The JME system has been designed to be fairly easily customised. In particular, new functions can be added very easily. It should also be quite straightforward to add new data types.

Adding a new function

Exam authors can define new functions in the .exam file using JME syntax. These are passed through to the compile and evaluate steps by the Numbas runtime.
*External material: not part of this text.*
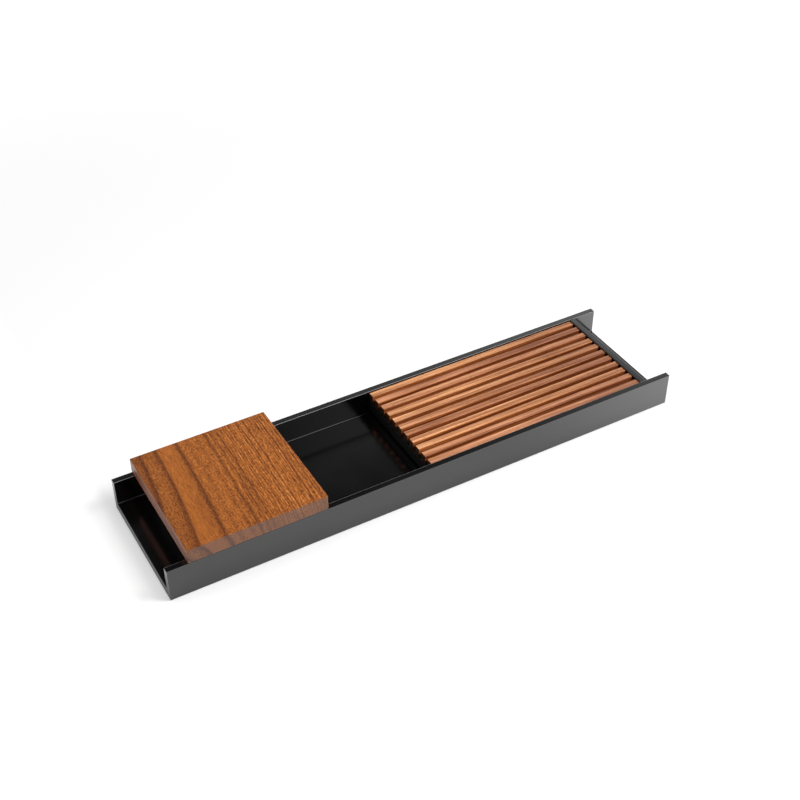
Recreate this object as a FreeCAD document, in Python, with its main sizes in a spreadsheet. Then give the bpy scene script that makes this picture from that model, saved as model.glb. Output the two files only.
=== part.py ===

When writing an extension, however, it’s easier just to write a function in pure javascript and add it to the list of builtin functions. To do that, write your function in javascript, and then create a funcObj object to go with it:

function addtwo(n) { return n+2; }

new Numbas.jme.funcObj('addtwo', [TNum], TNum, addtwo);

The arguments for the funcObj constructor are:

  • name – the name used to call the function in JME expressions
  • intype – an array of Numbas.jme.types constructors, saying which types the arguments to the function must be. You can use the string '?' instead of a type constructor if an argument can be of any type, or if you want to do your own typechecking.
  • outcons – the constructor to use on the value your function returns. Again, this should be one of the constructors from Numbas.jme.types.
  • fn – your javascript function

Adding a new data type

The constructors for data types are stored in Numbas.jme.types. They’re just normal javascript object constructors (see the MDN page on the new operation), with an extra property called type. Normally, a data element’s value is stored in a property called value, though this is not required: for example, TFunc elements have a property called name.

Once you’ve created a new data type, you can add functions to construct and use elements of that type. If you’re adventurous, you could add some code to the tokeniser to parse literals of your new type.